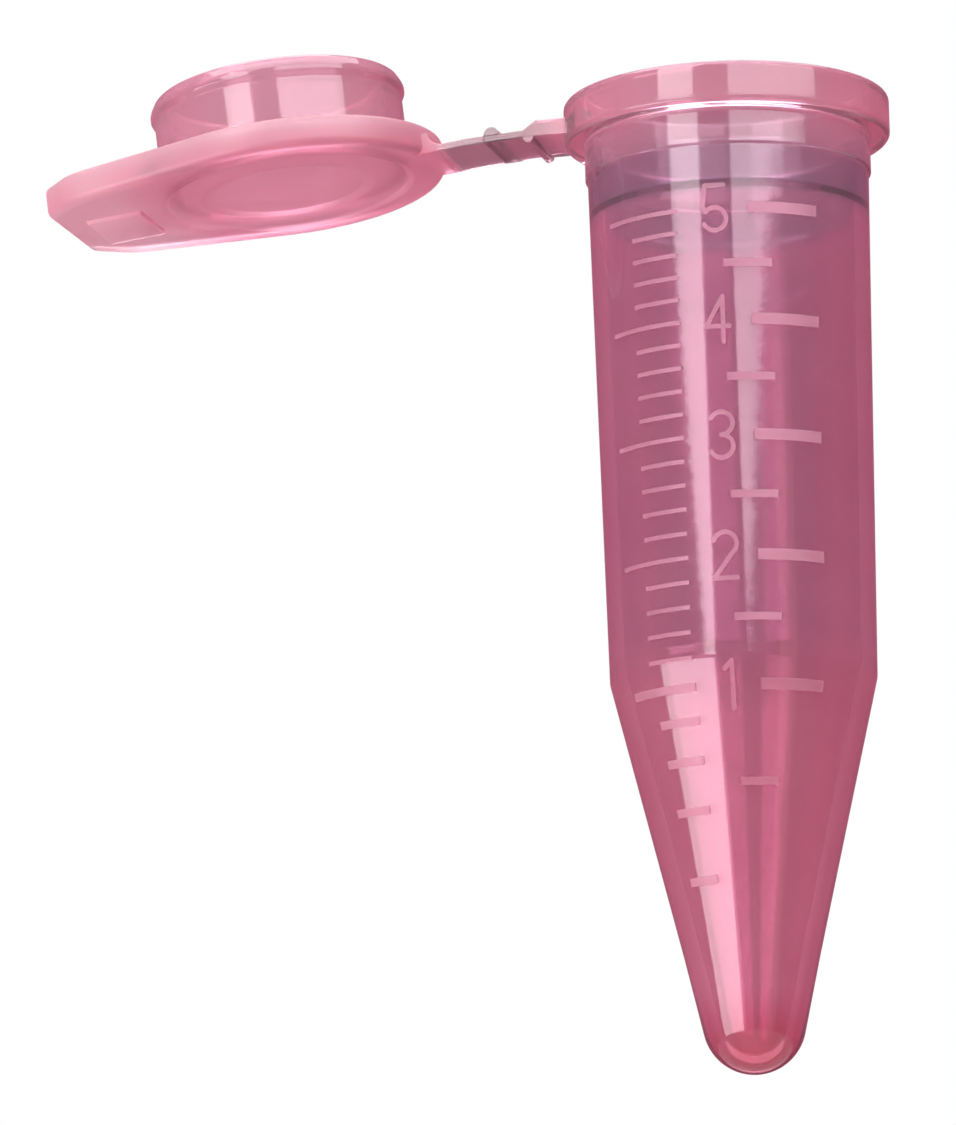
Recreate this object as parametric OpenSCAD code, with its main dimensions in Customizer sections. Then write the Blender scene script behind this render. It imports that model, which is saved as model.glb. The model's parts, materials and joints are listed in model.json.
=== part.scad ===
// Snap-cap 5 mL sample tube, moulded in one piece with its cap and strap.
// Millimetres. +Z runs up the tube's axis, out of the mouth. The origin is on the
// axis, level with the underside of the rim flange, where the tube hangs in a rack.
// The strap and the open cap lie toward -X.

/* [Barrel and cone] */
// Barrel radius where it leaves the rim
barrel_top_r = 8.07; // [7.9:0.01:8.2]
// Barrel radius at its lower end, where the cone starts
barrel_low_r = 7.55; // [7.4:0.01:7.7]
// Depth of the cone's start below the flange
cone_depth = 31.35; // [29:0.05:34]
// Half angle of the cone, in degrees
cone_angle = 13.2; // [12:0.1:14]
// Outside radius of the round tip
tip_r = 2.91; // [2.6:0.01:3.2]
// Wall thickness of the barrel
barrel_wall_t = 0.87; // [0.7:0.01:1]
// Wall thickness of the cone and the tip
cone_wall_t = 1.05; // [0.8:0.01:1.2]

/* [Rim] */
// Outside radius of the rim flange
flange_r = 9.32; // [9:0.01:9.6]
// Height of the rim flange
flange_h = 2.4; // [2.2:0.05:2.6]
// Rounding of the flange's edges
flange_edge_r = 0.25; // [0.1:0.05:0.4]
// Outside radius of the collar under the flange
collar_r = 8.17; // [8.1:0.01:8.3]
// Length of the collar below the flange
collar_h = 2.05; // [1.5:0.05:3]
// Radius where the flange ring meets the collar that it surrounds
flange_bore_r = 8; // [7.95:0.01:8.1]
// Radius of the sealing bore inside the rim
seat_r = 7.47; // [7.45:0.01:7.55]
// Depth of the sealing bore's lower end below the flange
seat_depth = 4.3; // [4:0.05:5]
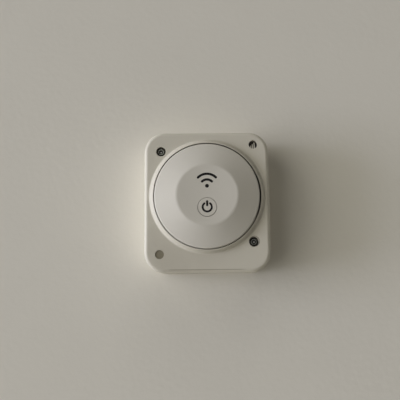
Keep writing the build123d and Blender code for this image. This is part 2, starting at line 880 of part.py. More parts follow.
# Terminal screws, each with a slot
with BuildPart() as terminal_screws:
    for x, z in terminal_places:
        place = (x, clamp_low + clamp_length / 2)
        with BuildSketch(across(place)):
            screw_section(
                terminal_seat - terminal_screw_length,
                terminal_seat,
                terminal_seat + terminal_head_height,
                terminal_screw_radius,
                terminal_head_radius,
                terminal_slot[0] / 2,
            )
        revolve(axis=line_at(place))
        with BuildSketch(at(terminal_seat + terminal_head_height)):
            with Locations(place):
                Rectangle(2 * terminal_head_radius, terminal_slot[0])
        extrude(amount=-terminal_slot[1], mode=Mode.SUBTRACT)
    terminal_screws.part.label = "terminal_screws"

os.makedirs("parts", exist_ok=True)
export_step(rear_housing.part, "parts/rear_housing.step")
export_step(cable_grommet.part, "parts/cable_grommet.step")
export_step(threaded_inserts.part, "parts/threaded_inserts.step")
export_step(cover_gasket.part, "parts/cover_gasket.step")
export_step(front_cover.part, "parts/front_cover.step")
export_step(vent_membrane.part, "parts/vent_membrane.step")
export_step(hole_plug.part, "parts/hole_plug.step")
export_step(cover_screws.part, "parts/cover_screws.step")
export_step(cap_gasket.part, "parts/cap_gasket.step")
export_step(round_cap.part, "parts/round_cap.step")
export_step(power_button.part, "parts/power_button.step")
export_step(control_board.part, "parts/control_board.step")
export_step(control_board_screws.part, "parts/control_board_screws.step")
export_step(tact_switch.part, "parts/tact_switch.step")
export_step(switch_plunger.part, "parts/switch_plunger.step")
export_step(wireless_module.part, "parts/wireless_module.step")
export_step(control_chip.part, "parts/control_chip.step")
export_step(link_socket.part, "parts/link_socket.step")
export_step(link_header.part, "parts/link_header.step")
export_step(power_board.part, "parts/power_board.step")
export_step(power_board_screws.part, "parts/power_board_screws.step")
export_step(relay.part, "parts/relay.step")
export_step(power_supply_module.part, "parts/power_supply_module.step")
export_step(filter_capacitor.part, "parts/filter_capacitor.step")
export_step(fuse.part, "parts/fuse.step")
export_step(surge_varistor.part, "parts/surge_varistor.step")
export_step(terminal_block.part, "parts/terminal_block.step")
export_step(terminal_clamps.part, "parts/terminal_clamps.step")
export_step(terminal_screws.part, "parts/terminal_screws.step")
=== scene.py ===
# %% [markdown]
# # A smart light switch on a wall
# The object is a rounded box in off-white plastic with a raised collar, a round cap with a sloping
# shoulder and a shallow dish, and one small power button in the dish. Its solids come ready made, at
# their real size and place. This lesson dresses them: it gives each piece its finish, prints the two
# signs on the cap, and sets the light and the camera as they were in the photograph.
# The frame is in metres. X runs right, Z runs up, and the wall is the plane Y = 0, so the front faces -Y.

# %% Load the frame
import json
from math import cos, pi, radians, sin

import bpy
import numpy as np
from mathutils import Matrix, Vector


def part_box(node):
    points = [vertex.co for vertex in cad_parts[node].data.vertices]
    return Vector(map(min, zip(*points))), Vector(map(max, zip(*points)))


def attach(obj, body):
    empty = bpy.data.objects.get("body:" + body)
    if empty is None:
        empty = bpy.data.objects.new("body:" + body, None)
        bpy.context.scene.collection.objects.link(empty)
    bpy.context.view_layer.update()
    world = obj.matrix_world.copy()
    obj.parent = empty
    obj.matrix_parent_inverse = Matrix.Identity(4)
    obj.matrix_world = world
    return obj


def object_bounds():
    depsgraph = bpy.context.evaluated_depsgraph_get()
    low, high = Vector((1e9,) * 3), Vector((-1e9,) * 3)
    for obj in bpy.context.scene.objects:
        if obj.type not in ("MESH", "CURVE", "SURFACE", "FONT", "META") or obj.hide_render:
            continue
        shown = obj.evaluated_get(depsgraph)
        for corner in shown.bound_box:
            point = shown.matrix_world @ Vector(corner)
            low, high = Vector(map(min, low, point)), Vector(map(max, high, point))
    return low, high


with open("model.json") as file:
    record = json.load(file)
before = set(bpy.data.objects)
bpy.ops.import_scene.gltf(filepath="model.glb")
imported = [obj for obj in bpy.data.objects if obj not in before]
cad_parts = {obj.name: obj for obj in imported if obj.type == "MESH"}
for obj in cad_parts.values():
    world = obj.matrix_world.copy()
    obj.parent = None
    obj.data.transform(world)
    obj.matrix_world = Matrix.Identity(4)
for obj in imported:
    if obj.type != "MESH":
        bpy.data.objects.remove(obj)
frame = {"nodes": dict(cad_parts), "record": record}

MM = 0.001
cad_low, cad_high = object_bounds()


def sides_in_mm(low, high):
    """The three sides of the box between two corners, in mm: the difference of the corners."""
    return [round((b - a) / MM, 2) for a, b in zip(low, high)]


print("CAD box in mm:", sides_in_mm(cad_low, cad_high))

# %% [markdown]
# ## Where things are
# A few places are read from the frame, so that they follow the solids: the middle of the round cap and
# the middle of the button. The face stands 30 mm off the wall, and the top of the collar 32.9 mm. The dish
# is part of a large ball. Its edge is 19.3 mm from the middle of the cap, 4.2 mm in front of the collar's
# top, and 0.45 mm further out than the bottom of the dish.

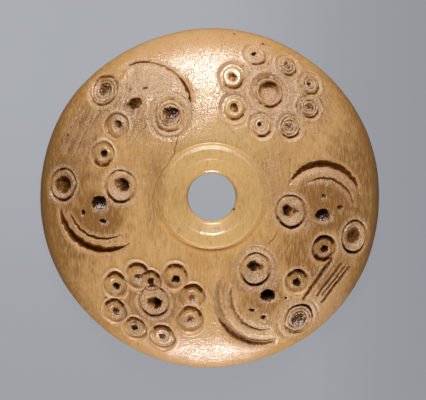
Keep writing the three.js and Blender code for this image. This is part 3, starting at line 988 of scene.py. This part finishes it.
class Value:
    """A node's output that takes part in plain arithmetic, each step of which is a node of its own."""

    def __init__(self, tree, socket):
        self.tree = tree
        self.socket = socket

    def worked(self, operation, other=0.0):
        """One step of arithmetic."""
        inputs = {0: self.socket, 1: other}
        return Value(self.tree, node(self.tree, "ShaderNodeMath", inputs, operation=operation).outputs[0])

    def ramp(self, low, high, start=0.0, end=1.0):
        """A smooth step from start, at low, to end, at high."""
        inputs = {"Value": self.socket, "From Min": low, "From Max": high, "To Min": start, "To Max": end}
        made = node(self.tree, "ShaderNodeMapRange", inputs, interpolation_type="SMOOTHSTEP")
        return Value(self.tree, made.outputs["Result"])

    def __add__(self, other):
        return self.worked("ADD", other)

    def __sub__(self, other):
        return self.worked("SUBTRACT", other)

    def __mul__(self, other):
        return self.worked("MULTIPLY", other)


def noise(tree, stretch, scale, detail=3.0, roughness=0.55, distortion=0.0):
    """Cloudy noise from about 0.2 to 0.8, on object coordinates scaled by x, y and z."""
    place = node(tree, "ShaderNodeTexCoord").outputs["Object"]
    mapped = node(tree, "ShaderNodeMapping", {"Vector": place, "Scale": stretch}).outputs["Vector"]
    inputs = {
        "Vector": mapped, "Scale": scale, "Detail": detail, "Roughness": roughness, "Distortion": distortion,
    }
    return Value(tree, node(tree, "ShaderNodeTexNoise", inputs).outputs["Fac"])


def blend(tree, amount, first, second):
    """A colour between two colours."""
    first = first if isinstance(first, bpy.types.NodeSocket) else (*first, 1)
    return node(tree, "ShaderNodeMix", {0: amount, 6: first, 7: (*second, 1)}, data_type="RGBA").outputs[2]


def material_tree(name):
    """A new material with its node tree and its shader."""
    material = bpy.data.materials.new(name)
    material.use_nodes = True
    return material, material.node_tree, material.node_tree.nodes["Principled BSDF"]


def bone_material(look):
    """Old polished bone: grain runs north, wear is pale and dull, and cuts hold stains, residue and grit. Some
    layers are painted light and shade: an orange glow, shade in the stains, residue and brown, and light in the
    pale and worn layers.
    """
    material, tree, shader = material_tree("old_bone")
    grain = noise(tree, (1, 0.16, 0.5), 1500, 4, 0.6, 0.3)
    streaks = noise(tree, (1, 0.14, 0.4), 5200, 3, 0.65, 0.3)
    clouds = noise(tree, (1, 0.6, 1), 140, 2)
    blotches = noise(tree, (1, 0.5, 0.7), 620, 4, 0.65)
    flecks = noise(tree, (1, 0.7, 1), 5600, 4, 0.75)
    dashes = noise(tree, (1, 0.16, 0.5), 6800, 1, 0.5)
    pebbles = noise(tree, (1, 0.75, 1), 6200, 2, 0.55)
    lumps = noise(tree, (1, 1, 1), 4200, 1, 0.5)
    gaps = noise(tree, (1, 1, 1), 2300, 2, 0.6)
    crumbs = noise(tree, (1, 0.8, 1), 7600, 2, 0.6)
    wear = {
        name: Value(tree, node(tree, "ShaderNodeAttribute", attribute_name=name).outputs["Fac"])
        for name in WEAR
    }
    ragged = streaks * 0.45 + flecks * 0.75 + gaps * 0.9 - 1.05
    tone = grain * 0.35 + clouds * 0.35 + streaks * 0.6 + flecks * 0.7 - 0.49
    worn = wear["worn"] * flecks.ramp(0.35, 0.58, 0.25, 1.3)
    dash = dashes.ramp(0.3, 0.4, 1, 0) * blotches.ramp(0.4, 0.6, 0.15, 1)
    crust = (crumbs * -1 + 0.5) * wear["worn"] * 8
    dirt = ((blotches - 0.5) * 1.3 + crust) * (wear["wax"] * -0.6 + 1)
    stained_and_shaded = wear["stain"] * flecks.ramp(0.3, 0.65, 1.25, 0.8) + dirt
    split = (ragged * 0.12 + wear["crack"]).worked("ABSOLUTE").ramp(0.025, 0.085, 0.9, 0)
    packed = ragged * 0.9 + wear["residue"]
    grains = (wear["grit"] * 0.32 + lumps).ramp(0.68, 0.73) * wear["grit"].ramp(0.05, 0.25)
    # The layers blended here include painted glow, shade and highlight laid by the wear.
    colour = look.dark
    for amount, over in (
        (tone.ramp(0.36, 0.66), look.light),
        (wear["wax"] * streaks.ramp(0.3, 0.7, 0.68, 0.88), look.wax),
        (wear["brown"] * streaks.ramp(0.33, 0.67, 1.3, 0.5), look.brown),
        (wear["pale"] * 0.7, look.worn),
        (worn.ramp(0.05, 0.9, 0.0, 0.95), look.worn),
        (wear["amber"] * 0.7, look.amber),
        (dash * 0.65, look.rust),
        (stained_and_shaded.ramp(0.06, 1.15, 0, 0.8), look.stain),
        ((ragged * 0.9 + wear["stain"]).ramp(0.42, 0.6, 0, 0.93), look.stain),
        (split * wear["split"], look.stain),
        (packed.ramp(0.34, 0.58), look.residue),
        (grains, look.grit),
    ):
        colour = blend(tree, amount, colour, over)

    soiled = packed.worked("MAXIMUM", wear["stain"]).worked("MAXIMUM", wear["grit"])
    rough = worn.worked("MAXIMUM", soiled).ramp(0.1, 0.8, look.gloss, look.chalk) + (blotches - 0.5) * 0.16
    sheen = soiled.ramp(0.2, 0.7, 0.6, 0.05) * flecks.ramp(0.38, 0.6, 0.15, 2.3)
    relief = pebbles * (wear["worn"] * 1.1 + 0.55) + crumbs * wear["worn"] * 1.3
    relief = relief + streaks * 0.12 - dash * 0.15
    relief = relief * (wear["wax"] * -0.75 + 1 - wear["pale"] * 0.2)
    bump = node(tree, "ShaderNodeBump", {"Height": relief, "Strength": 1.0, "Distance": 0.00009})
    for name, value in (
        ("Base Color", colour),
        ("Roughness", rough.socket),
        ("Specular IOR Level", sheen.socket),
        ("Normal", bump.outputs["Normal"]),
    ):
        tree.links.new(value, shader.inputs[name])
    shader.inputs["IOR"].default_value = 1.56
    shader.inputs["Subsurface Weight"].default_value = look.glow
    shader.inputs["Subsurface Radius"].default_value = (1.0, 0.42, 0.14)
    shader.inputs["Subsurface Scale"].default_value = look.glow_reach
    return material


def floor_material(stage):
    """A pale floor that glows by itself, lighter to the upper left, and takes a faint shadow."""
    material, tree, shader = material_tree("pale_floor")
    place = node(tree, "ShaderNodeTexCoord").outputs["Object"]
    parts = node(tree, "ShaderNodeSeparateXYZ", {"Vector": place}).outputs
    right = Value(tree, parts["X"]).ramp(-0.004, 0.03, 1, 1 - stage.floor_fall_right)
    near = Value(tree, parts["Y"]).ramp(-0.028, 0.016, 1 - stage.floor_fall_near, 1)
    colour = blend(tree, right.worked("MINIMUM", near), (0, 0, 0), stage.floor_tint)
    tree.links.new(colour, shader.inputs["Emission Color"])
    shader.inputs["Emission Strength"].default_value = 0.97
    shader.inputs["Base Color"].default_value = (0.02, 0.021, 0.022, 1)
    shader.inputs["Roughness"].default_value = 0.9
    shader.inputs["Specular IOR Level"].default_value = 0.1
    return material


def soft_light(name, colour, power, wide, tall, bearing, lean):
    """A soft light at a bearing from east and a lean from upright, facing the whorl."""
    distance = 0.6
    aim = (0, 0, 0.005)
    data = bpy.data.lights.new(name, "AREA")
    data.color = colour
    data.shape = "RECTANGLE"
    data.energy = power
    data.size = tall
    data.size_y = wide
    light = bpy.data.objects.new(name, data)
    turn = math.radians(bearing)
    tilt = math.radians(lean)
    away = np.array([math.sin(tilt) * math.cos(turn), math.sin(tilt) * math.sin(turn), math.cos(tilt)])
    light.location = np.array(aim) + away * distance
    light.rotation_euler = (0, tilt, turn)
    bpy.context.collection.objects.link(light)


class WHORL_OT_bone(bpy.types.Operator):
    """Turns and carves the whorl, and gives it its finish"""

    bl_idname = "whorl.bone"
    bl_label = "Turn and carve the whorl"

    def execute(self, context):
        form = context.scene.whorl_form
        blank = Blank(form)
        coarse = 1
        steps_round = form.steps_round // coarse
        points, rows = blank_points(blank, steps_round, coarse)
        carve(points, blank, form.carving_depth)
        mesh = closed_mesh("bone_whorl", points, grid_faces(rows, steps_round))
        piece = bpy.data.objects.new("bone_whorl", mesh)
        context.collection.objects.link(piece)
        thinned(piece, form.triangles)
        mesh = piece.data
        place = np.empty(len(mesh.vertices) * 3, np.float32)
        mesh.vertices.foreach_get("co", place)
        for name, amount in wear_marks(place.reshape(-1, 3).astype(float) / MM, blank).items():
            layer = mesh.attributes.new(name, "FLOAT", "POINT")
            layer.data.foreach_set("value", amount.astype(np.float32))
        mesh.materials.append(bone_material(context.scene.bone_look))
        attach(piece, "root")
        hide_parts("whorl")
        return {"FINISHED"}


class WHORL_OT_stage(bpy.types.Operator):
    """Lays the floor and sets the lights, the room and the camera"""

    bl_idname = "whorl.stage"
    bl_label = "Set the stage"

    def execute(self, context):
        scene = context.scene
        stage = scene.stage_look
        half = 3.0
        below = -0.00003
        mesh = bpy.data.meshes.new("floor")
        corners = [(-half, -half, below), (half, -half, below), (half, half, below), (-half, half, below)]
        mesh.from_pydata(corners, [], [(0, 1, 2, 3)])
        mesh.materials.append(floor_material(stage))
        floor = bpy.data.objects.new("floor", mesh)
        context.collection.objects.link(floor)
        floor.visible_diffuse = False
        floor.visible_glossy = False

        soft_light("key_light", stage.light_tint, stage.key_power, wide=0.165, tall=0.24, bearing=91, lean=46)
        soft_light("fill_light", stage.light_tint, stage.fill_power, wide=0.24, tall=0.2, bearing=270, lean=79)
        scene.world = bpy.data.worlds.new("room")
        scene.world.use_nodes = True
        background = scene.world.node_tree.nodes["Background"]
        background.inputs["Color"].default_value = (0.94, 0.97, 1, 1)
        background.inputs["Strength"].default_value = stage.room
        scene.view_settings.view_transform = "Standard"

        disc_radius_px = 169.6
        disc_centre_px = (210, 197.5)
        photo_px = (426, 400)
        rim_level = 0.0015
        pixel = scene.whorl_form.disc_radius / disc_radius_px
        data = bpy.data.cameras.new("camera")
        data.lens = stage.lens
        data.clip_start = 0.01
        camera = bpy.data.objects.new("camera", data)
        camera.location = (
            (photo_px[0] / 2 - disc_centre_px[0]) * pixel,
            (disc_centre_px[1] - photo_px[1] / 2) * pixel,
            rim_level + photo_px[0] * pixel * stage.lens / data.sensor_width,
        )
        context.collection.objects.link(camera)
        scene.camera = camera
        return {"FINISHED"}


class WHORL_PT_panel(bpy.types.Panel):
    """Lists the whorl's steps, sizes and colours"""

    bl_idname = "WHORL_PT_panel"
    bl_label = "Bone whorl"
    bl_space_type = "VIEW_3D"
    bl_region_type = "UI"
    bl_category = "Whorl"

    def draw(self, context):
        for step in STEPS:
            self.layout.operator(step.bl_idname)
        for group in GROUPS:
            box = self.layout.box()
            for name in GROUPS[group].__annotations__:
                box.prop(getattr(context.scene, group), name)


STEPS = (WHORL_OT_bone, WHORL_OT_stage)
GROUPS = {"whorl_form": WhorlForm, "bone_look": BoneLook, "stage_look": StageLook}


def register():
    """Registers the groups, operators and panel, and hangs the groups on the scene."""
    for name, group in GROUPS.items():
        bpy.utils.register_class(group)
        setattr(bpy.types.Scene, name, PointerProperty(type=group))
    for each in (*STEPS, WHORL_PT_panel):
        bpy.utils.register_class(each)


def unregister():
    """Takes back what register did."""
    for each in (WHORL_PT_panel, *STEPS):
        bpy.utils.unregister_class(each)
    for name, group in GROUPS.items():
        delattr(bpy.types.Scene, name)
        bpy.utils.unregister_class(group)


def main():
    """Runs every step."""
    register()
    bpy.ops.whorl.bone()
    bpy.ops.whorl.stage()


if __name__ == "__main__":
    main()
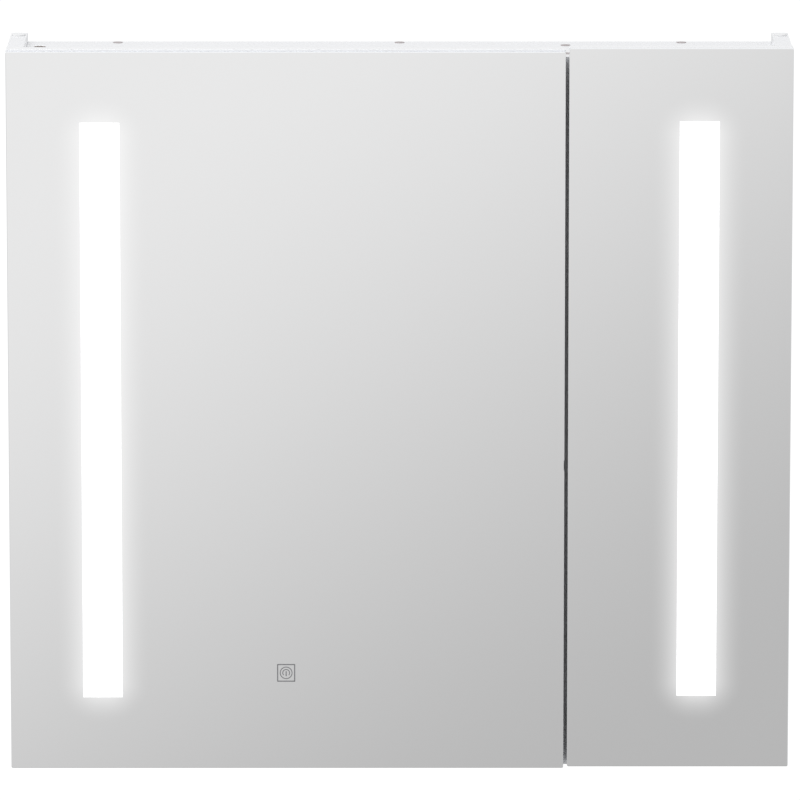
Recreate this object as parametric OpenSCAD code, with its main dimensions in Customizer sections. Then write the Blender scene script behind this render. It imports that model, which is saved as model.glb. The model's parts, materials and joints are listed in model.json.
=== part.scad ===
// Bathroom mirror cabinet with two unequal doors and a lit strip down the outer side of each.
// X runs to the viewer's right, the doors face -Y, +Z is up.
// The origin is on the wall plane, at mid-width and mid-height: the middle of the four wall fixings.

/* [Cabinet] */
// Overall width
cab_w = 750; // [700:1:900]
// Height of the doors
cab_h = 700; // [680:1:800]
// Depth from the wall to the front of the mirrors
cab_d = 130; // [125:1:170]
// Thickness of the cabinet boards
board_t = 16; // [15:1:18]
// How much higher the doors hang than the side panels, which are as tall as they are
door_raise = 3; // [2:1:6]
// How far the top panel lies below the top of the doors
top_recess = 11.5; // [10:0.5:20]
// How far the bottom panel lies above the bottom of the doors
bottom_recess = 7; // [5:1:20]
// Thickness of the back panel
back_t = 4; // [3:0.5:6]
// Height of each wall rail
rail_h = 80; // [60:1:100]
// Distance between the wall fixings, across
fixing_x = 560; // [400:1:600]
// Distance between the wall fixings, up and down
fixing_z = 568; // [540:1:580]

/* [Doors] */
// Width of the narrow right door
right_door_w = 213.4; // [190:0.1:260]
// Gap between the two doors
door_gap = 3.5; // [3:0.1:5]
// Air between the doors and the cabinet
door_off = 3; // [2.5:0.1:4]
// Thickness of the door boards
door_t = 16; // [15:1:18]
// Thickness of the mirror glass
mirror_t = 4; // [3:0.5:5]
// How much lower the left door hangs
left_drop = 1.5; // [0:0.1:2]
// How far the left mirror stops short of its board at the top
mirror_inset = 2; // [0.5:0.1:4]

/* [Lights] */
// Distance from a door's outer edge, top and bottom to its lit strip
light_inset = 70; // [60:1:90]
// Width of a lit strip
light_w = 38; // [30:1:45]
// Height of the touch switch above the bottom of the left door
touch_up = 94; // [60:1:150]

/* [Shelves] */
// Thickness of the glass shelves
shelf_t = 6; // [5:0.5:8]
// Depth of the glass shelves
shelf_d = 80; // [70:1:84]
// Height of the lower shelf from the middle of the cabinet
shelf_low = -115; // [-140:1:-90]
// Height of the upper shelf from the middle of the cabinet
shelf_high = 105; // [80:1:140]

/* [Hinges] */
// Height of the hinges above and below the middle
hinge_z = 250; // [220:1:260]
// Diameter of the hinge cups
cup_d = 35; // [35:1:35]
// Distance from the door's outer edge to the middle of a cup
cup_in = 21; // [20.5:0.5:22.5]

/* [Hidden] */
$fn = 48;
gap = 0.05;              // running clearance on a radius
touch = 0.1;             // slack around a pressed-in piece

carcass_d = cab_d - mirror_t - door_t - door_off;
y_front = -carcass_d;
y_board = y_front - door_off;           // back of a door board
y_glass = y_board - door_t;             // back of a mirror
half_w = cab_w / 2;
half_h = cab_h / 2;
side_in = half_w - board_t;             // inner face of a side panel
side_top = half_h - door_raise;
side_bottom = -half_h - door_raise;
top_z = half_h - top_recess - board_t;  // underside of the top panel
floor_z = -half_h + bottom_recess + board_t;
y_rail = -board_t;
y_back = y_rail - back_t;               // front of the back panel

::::

WHAT TO WORK ON: Nothing but the lines from the one with "shown = obj.evaluated_get(depsgraph)" through the one with "node's output that" should be repeated, and each exactly.

EXPECTED ANSWER:
        shown = obj.evaluated_get(depsgraph)
        for corner in shown.bound_box:
            point = shown.matrix_world @ Vector(corner)
            low, high = Vector(map(min, low, point)), Vector(map(max, high, point))
    return low, high


with open("model.json") as file:
    record = json.load(file)
before = set(bpy.data.objects)
bpy.ops.import_scene.gltf(filepath="model.glb")
imported = [obj for obj in bpy.data.objects if obj not in before]
cad_parts = {obj.name: obj for obj in imported if obj.type == "MESH"}
for obj in cad_parts.values():
    world = obj.matrix_world.copy()
    obj.parent = None
    obj.data.transform(world)
    obj.matrix_world = Matrix.Identity(4)
for obj in imported:
    if obj.type != "MESH":
        bpy.data.objects.remove(obj)
frame = {"nodes": dict(cad_parts), "record": record}

MM = 0.001
cad_low, cad_high = object_bounds()


def sides_in_mm(low, high):
    """The three sides of the box between two corners, in mm: the difference of the corners."""
    return [round((b - a) / MM, 2) for a, b in zip(low, high)]


print("CAD box in mm:", sides_in_mm(cad_low, cad_high))

# %% [markdown]
# ## Where things are
# A few places are read from the frame, so that they follow the solids: the middle of the round cap and
# the middle of the button. The face stands 30 mm off the wall, and the top of the collar 32.9 mm. The dish
# is part of a large ball. Its edge is 19.3 mm from the middle of the cap, 4.2 mm in front of the collar's
# top, and 0.45 mm further out than the bottom of the dish.

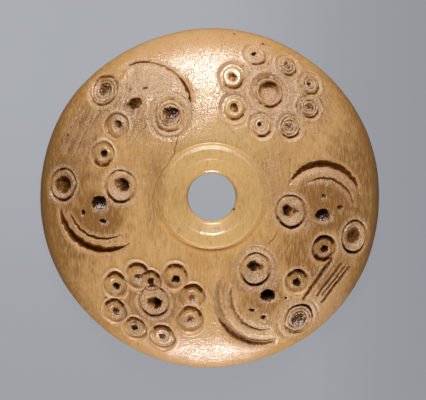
Keep writing the three.js and Blender code for this image. This is part 3, starting at line 988 of scene.py. This part finishes it.
class Value:
    """A node's output that takes part in plain arithmetic, each step of which is a node of its own."""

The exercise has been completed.